STATED EXERCISE: Will you give the material below again, every line exactly as it is?
>> begin MATERIAL PROVIDED
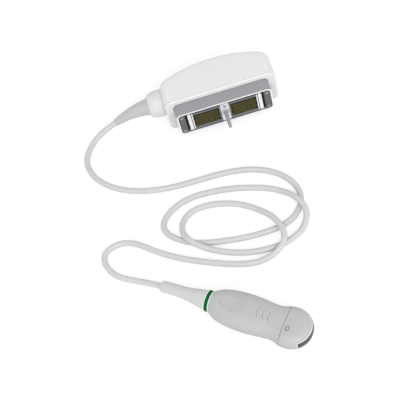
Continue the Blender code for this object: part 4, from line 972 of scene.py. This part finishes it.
def make_housing(colours):
    """The two moulded halves, with their mouth for the skirt, the gland's seat and the lever's well."""
    white = moulding("housing white", colours.housing, 0.36, mottle=0.012, grain=1900)
    seat = drum(COLLAR_RADIUS + SEAT_GAP, (-HALF_LENGTH, GLAND_DEPTH, 0), SEAT_DEPTH, TO_X)
    outer = carve(housing_form(0, HOUSING_EDGE, HOUSING_FACE_EDGE), [seat], "UNION")
    mouth = rounded_rectangle(
        SKIRT_HALF_LENGTH + MOUTH_GAP, SKIRT_HALF_HEIGHT + MOUTH_GAP, SKIRT_CORNER + MOUTH_GAP,
    )
    tools = [
        housing_form(HOUSING_WALL, HOUSING_EDGE - HOUSING_WALL, 0),
        extruded(mouth, 0, MOUTH_DEPTH),
        drum(CABLE_HOLE_RADIUS, (-2 * HALF_LENGTH, GLAND_DEPTH, 0), HALF_LENGTH + CABLE_HOLE_DEPTH, TO_X),
        drum(WELL_RADIUS + MOUTH_GAP, (0, DOME_DEPTH - WELL_HOLE_DEPTH, 0), 2 * WELL_HOLE_DEPTH, TO_Y),
        face_line(),
    ]
    for x, y in HOUSING_SCREWS:
        tools.append(drum(SCREW_HOLE, (x, y, -HALF_THICKNESS - MM), 4 * MM, Matrix.Identity(4), 48))
    shell = carve(outer, tools)
    far = 3 * HALF_LENGTH
    for side, low, high in (("upper", -far, PARTING), ("lower", -PARTING, far)):
        half = carve(shell.copy(), [slab((-far, -far, low), (far, far, high))])
        name, node = f"housing_shell_{side}", f"housing_{side}"
        add_piece(name, half, white, "probe", [node], CONNECTOR)
    bpy.data.meshes.remove(shell)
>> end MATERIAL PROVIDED
REPLY:
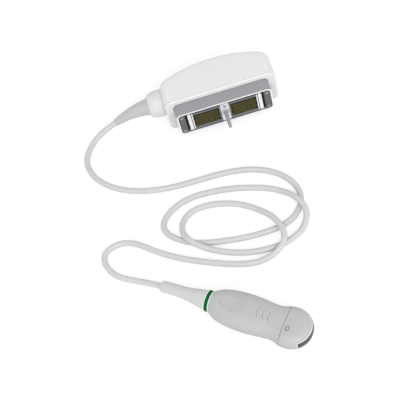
Continue the Blender code for this object: part 4, from line 972 of scene.py. This part finishes it.
def make_housing(colours):
    """The two moulded halves, with their mouth for the skirt, the gland's seat and the lever's well."""
    white = moulding("housing white", colours.housing, 0.36, mottle=0.012, grain=1900)
    seat = drum(COLLAR_RADIUS + SEAT_GAP, (-HALF_LENGTH, GLAND_DEPTH, 0), SEAT_DEPTH, TO_X)
    outer = carve(housing_form(0, HOUSING_EDGE, HOUSING_FACE_EDGE), [seat], "UNION")
    mouth = rounded_rectangle(
        SKIRT_HALF_LENGTH + MOUTH_GAP, SKIRT_HALF_HEIGHT + MOUTH_GAP, SKIRT_CORNER + MOUTH_GAP,
    )
    tools = [
        housing_form(HOUSING_WALL, HOUSING_EDGE - HOUSING_WALL, 0),
        extruded(mouth, 0, MOUTH_DEPTH),
        drum(CABLE_HOLE_RADIUS, (-2 * HALF_LENGTH, GLAND_DEPTH, 0), HALF_LENGTH + CABLE_HOLE_DEPTH, TO_X),
        drum(WELL_RADIUS + MOUTH_GAP, (0, DOME_DEPTH - WELL_HOLE_DEPTH, 0), 2 * WELL_HOLE_DEPTH, TO_Y),
        face_line(),
    ]
    for x, y in HOUSING_SCREWS:
        tools.append(drum(SCREW_HOLE, (x, y, -HALF_THICKNESS - MM), 4 * MM, Matrix.Identity(4), 48))
    shell = carve(outer, tools)
    far = 3 * HALF_LENGTH
    for side, low, high in (("upper", -far, PARTING), ("lower", -PARTING, far)):
        half = carve(shell.copy(), [slab((-far, -far, low), (far, far, high))])
        name, node = f"housing_shell_{side}", f"housing_{side}"
        add_piece(name, half, white, "probe", [node], CONNECTOR)
    bpy.data.meshes.remove(shell)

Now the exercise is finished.